19/05 Menschenrechte;
40/01 Verwaltungsverfahren;
41/02 Passrecht Fremdenrecht;
49/01 Flüchtlinge;

Norm

AsylG 1968 §1;
AVG §45 Abs2;
FlKonv Art1 AbschnA Z2;
MRK Art13;

Betreff

Der Verwaltungsgerichtshof hat durch den Vorsitzenden Senatspräsident Dr. Großmann und die Hofräte Dr. Dorner, Dr. Kremla, Dr. Steiner und Dr. Mizner als Richter, im Beisein des Schriftführers Mag. Lammer, über die Beschwerde des V in F, vertreten durch Dr.
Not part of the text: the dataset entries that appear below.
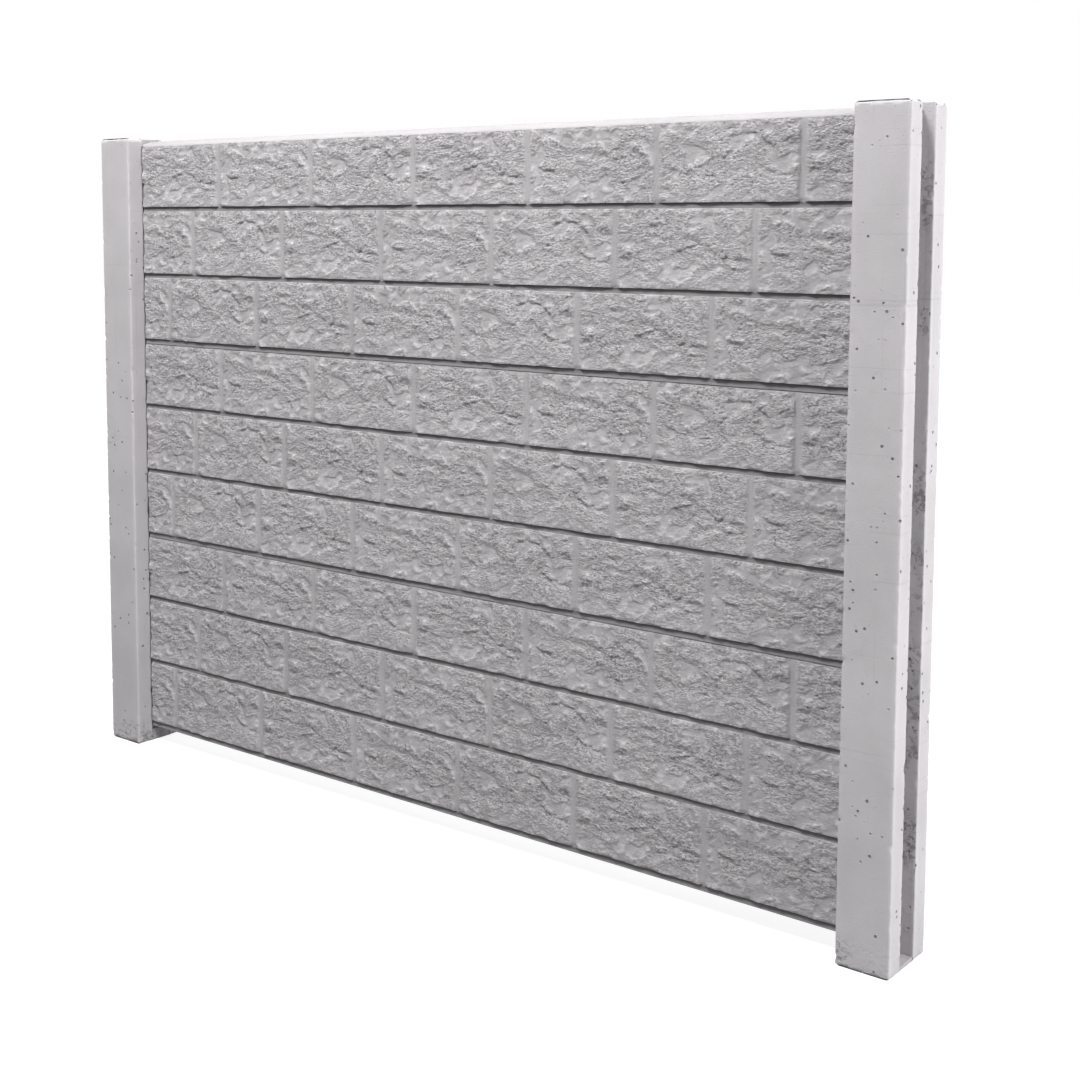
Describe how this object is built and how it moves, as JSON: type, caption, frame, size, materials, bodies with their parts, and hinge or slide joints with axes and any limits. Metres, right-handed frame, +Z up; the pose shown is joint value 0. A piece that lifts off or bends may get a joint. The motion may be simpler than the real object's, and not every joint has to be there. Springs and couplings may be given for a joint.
{
  "type": "concrete fence panel",
  "caption": "Bay of a precast concrete fence: rock-faced panels stacked between grooved posts, which take the next bays in their outer grooves.",
  "frame": {"origin": "on the ground, at the centre of the left post's foot", "axes": "+Z up, +X along the fence from the left post to the right post, -Y towards the side that the rock face looks at"},
  "size_m": [2.216, 0.146, 1.56],
  "materials": {
    "post_concrete": "smooth cast concrete with air pits and chipped edges",
    "panel_concrete": "cast concrete with a split-rock face"
  },
  "bodies": {
    "root": {"left_post": "post_concrete", "right_post": "post_concrete", "bottom_panel": "panel_concrete", "middle_panel": "panel_concrete", "top_panel": "panel_concrete"}
  },
  "joints": []
}
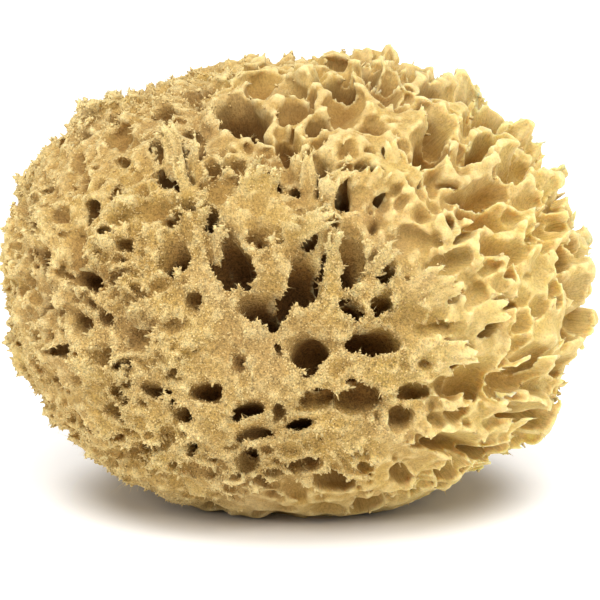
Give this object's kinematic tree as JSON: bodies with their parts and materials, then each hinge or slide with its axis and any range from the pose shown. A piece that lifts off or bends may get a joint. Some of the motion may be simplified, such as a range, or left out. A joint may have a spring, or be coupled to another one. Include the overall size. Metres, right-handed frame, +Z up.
{
  "type": "sea sponge",
  "caption": "Natural bath sponge: a rounded, springy, straw-coloured body riddled with open pores, for washing and wiping.",
  "frame": {"origin": "middle of the flat base that the sponge rests on, under the middle of its bounding box", "axes": "+X to the right as seen from the front, +Y to the back, +Z up"},
  "size_m": [0.1484, 0.124, 0.112],
  "materials": {
    "sponge_fibre": "matt, dry, felted fibre, darker in the pores"
  },
  "bodies": {
    "root": {"sponge": "sponge_fibre"}
  },
  "joints": []
}
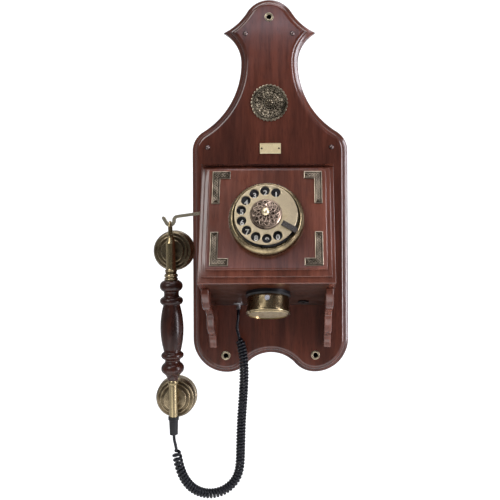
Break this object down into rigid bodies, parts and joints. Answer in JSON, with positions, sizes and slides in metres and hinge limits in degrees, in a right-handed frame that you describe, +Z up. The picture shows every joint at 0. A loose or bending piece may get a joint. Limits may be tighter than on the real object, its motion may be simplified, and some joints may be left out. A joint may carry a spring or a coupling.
{
  "type": "wall telephone",
  "caption": "Vintage wall telephone: shaped wooden board, sloped box with a rotary dial, ringer below, and a turned handset hanging from a hook on a curly lead.",
  "frame": {"origin": "axis of the top fixing eyelet, at the back face of the board", "axes": "+Z up, +X to the right as seen from the front, the front faces -Y and the back of the board is the plane Y = 0"},
  "size_m": [0.2527, 0.1516, 0.6531],
  "materials": {
    "mahogany": "dark red-brown stain under gloss lacquer",
    "box_mahogany": "dark red-brown stain under gloss lacquer",
    "handle_wood": "turned, dark stain under gloss lacquer",
    "antique_brass": "aged, burnished on the high places",
    "bright_brass": "polished",
    "dark_bronze": "darkened relief with brushed high places",
    "eyelet_brass": "dull plated",
    "nail_steel": "polished domes",
    "black_enamel": "semi-gloss black",
    "black_plastic": "moulded, glossy",
    "black_rubber": "satin",
    "cord_plastic": "glossy extruded jacket",
    "plain_steel": "plain",
    "spring_steel": "blued",
    "gear_brass": "machined",
    "circuit": "laminate"
  },
  "bodies": {
    "root": {"backboard": "mahogany", "front_panel": "box_mahogany", "left_side_panel": "box_mahogany", "right_side_panel": "box_mahogany", "top_panel": "box_mahogany", "bottom_panel": "box_mahogany", "left_bracket": "box_mahogany", "right_bracket": "box_mahogany", "wall_eyelets": "eyelet_brass", "board_nails": "nail_steel", "small_nails": "antique_brass", "rosette": "dark_bronze", "name_plate": "bright_brass", "upper_left_corner_plate": "dark_bronze", "upper_right_corner_plate": "dark_bronze", "lower_left_corner_plate": "dark_bronze", "lower_right_corner_plate": "dark_bronze", "dial_bezel": "antique_brass", "number_plate": "black_enamel", "finger_stop": "dark_bronze", "dial_frame": "plain_steel", "dial_return_spring": "spring_steel", "pulse_contacts": "black_plastic", "ringer_base": "black_plastic", "ringer_cup": "antique_brass", "ringer_grille": "antique_brass", "ringer_screw": "nail_steel", "ringer_sounder": "black_plastic", "hook_bracket": "plain_steel", "hook_pin": "plain_steel", "hook_spring": "spring_steel", "hook_switch": "black_plastic", "cord_clamp": "antique_brass", "cord_lead": "cord_plastic", "curly_cord": "cord_plastic", "handset_lead": "cord_plastic", "circuit_board": "circuit", "line_terminal": "black_plastic", "line_grommet": "black_rubber"},
    "dial": {"finger_wheel": "antique_brass", "dial_ornament": "dark_bronze", "dial_hub_cap": "bright_brass", "dial_shaft": "plain_steel", "dial_gear": "gear_brass"},
    "governor": {"governor": "gear_brass"},
    "hook": {"hook_lever": "antique_brass"},
    "handset": {"handset_eye": "antique_brass", "upper_tube": "antique_brass", "upper_collar": "antique_brass", "wooden_handle": "handle_wood", "lower_collar": "antique_brass", "lower_tube": "antique_brass", "cord_sleeve": "black_rubber", "ear_cup": "antique_brass", "ear_cap": "antique_brass", "mouth_cup": "antique_brass", "mouth_cap": "antique_brass", "receiver_capsule": "black_plastic", "microphone_capsule": "black_plastic"}
  },
  "joints": [
    {"name": "dial_turn", "type": "hinge", "parent": "root", "child": "dial", "pos_m": [0, -0.1155, -0.271], "axis": [0, 0.9396, -0.3423], "range_deg": [0, 318], "stiffness_Nm_per_rad": 0.004, "springref_deg": -57.3},
    {"name": "governor_spin", "type": "hinge", "parent": "root", "child": "governor", "pos_m": [-0.024, -0.1155, -0.271], "axis": [0, 0.9396, -0.3423], "range_deg": [-1272, 0]},
    {"name": "handset_lift", "type": "slide", "parent": "root", "child": "handset", "axis": [-0.5, 0, 0.866], "range_m": [0, 0.08]},
    {"name": "hook_rise", "type": "hinge", "parent": "root", "child": "hook", "pos_m": [-0.058, -0.078, -0.258], "axis": [0, 1, 0], "range_deg": [0, 8]}
  ],
  "couplings": [
    {"joint": "governor_spin", "follows": "dial_turn", "ratio": -4},
    {"joint": "hook_rise", "follows": "handset_lift", "rad_per_m": 1.74}
  ]
}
H, Rechtsanwalt in W, gegen den Bescheid des Bundesministers für Inneres vom 28. Jänner 1992, Zl. 4.316.767/2-III/13/91, betreffend Feststellung der Flüchtlingseigenschaft, zu Recht erkannt:

Spruch

Die Beschwerde wird als unbegründet abgewiesen.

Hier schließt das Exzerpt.